Ces trois lieux, trois parcs d’attraction sont les suivants : L’Ocean’s view park & le King’s Dominion, tous deux situés en Virginie. Et le Six Flags Magic Mountain, en Californie. Ce dernier est par ailleurs célèbre pour pour son grand-huit, le Revolution – qui sert de décor au dernier quart du film – qui fut le premier à offrir un looping vertical. Ce qui est très beau, très réussi c’est que le film se laisse chaque fois gagner par l’esprit, l’ambiance du lieu dans lequel l’action se déploie. La nuit terrifiante du premier, l’aspect neutre et automnal du second, puis la respiration rock et solaire du dernier. Jusqu’aux montagnes russes des parcs, elles-mêmes : l’architecture horrifique du premier, la ligne droite interminable du second, la beauté tentaculaire du dernier. Comme si quelque part, il racontait un peu de l’état d’esprit de son terroriste, de son humanisation – de sa folie – qui le conduit à sa chute. C’est quand il sort de ces décors de manèges, que Rollercoaster s’avère d’ailleurs moins intéressant.

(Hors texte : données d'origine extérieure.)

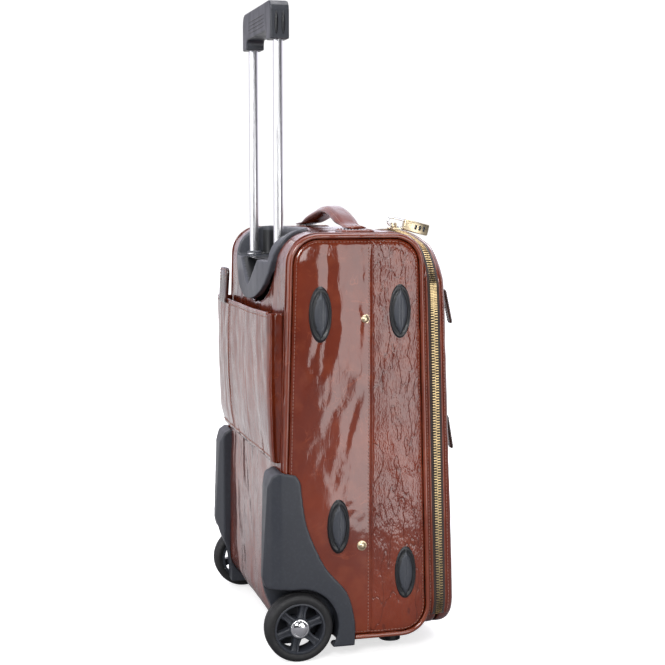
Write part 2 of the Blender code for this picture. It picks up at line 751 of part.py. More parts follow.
def back_pocket():
    """A slip pocket, open at its top and towards the case's back."""
    face = [(-0.0964, 0.4070), (-0.1140, 0.4070), (-0.1160, 0.3200), (-0.1145, 0.2600),
            (-0.1090, 0.2330), (-0.1014, 0.2320)]
    pocket = plate("back_pocket", face, "X", -0.1540, 0.1540, "leather")
    room = [(-0.0900, 0.4300), (-0.1115, 0.4300), (-0.1135, 0.3200), (-0.1120, 0.2600),
            (-0.1075, 0.2360), (-0.0900, 0.2360)]
    return cut(pocket, plate("pocket_room", room, "X", -0.1515, 0.1515))


carry_handle()
back_pocket()
strap_outline = rectangle((-0.1250, 0.4073), (-0.0820, 0.4470), 0.006, 3)
plate("pocket_strap", strap_outline, "Y", -0.1180, -0.1140, "dark_leather")
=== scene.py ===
"""Looks of a leather pilot rolling case: supple leather, zips, stitching and moulded plastic.

Metres. +X is the case's right side, +Y its zipped front, -Y its trolley side, +Z up.
"""

import math

import bmesh
import bpy
from mathutils import Matrix, Vector, noise


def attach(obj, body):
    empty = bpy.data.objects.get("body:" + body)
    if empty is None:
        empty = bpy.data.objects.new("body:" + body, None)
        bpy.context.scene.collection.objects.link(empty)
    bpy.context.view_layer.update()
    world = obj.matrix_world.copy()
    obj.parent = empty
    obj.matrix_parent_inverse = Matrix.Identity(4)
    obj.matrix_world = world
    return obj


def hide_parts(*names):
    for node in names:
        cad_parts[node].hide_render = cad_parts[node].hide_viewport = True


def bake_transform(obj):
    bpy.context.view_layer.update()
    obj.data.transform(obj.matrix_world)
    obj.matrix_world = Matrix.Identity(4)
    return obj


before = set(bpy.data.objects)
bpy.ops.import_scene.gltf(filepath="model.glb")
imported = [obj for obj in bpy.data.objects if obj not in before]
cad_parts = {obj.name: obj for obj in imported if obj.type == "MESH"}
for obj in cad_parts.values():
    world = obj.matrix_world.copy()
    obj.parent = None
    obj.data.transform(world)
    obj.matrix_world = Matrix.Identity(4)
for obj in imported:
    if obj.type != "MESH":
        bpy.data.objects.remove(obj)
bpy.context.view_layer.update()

# ---- places, as in the frame

SIDE_X = 0.1705
SHELL_X = 0.1654
TOP_Z = 0.4983
BASE_Z = 0.0196
BACK_Y = (-0.1070, -0.0935)
FRONT_Y = (0.0799, 0.0671)
CORNER_R = 0.036
SEAM = 0.006

LEAN = math.radians(1.66)
FRONT = Matrix.Translation((0, 0.0847, 0.263)) @ Matrix.Rotation(LEAN, 4, "X")
FRONT_X = 0.1685
FRONT_TOP = 0.2333
FRONT_BASE = -0.2414
FRONT_R = 0.045
OUT_OF_FRONT = FRONT.to_3x3() @ Vector((0, 1, 0))
UP_FRONT = FRONT.to_3x3() @ Vector((0, 0, 1))
ZIP_PITCH = 0.0032
LID_DEPTH = 0.0180
POCKET_FACE = LID_DEPTH + 0.0060

WHEEL_AT = Vector((0.16535, -0.0827, 0.040))
WHEEL_HALF = 0.01185
RIM_R = 0.0302

TUBE_X = 0.0713
TUBE_Y = -0.0831
GRIP_BASE = 0.7252
GRIP_TOP = 0.7710

LOCK = Matrix.Translation((0.022, 0.0900, 0.5048)) @ Matrix.Rotation(math.radians(-14), 4, "X")

SIDE_SEAM_Y = 0.0038
SIDES = (("left", -1), ("right", 1))


def smoothstep(low, high, value):
    t = min(max((value - low) / (high - low), 0.0), 1.0)
    return t * t * (3 - 2 * t)


def ripple(point, size, seed=0.0):
    """Smooth noise between -1 and 1, about size metres from hill to hill."""
    return noise.noise(Vector(point) / size + Vector((seed, seed * 1.7, seed * 0.3)))


# ---- outlines

def rounded(corners, radii, steps=8):
    """A polygon whose corners are replaced by arcs."""
    points = []
    count = len(corners)
    for i, (corner, radius) in enumerate(zip(corners, radii)):
        here = Vector(corner)
        back = (Vector(corners[i - 1]) - here).normalized()
        ahead = (Vector(corners[(i + 1) % count]) - here).normalized()
        half = back.angle(ahead) / 2
        centre = here + (back + ahead).normalized() * radius / math.sin(half)
        first = here + back * radius / math.tan(half) - centre
        last = here + ahead * radius / math.tan(half) - centre
        sweep = first.angle_signed(last)
        for k in range(steps + 1):
            points.append(centre + Matrix.Rotation(-sweep * k / steps, 2) @ first)
    return points


def rectangle(low, high, radius, steps=8):
    corners = [(low[0], low[1]), (high[0], low[1]), (high[0], high[1]), (low[0], high[1])]
    return rounded(corners, [radius] * 4, steps)


def side_outline(inset, steps=12):
    """The case's outline in Y and Z, moved in by inset."""
    low, high = BASE_Z + inset, TOP_Z - inset
    corners = [
        (BACK_Y[0] + inset, low), (FRONT_Y[0] - inset, low),
        (FRONT_Y[1] - inset, high), (BACK_Y[1] + inset, high),
    ]
    return rounded(corners, [CORNER_R - inset] * 4, steps)


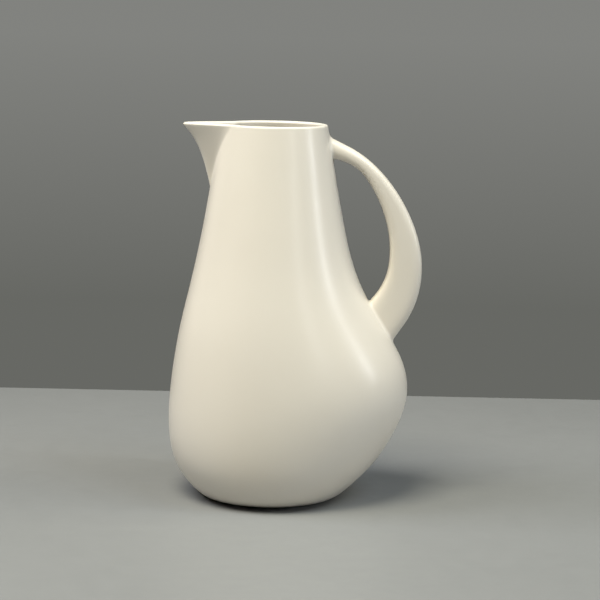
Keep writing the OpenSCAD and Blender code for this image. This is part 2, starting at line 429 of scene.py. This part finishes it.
def make_body():
    shell = Shell("glazed_body")
    up = [shell.add_ring(vessel_ring(outside(s), s)) for s in outer_places()]
    outer_top, inner_top = vessel_ring(outside(0), 0), vessel_ring(inside(0), 0)
    lip = [
        shell.add_ring(over_lip(outer_top, inner_top, 180 * i / LIP_STEPS))
        for i in range(1, LIP_STEPS)
    ]
    down = [shell.add_ring(vessel_ring(inside(s), s)) for s in inner_places()]
    rings = up + lip + down
    beak_low = len(up) - 1 - NECK_STEPS
    beak_high = len(up) + len(lip) + NECK_STEPS
    for j in range(len(rings) - 1):
        shell.band(rings[j], rings[j + 1], closed=j < beak_low or j >= beak_high)
    middle = (beak_low + beak_high) // 2
    outer_side = rings[beak_low:middle + 1]
    inner_side = rings[beak_high:middle - 1:-1]
    cut_faces(shell, outer_side, inner_side, 0, False)
    cut_faces(shell, outer_side, inner_side, AROUND - 1, True)
    low, high = rings[beak_low], rings[beak_high]
    shell.face(low[0], high[0], high[-1], low[-1], hidden=True)
    close_disc(shell, rings[-1], FOOT_H + FLOOR_MIDDLE)
    close_disc(shell, rings[0][::-1], FOOT_H)
    return shell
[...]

Il faut le voir prendre son temps pour s’accaparer chacun des lieux et chacune des situations. A ce titre, les quinze (quasi)mutiques premières minutes sont merveilleuses : Avec la mise en place du dispositif, sa façon de saisir l’ambiance du parc, son aspect répétitif, jusqu’au déclenchement de l’attentat, traversé par une vision horrifique assez inédite : Gamin, j’étais très choqué par la violente chute des wagonnets puis par l’étalage de cadavres enveloppés dans des draps noirs. C’est très concret, très organique. Dans le second parc, le film nous fait traverser chacune des attractions essentiellement au moyen d’un échange par radio. Et dans la dernière partie, la séquence de déminage, saisie en temps réel, est un pur sommet d’angoisse. Toute cette attention aux gestes, aux actions, au temps, je l’avais terriblement oublié. A noter que le film capte assez bien la foule. Comme s’il avait « volé » les images – notamment lors du concert des Sparks. Par moment j’ai l’impression d’être dans Play Misty for me, de Clint Eastwood. Quant à la mécanique, diaboliquement efficace, du récit, elle convoque un autre film de la même époque – et aussi avec Clint – à savoir L’inspecteur Harry, de Don Siegel. C’est d’autant plus étonnant que notre héros, incarné par George Segal, se prénomme Harry.
J’adore ce film. Difficile de le dire autrement : C’est un film que je relie à mon enfance, que j’ai bizarrement (car personne ne connaissait ce film) autant regardé que les Die hard cités plus haut, je pense. Mais le temps faisant son cruel office, j’ai fini par l’oublier. Croyant même que je ne l’aimerais plus, que ça devait être un gros nanar – Il n’est pas aidé par son titre français, en même temps. Sa réédition a provoqué en moi beaucoup d’excitation mais je n’y croyais pourtant pas plus que ça. J’ai donc attendu. Jusqu’à aujourd’hui. Pour constater que oui, j’adore ce film, comme quand j’étais gamin. Et le plus important à mes yeux : James Goldstone filme super bien les manèges, qu’on soit ou non dedans. On voit beaucoup les mécanismes, les rails, l’assemblage, les rouages, les écriteaux, le fonctionnement. Donc je l’adore en grande partie car je ne vois pas d’autre film ayant si bien filmé les montagnes russes de fêtes foraines.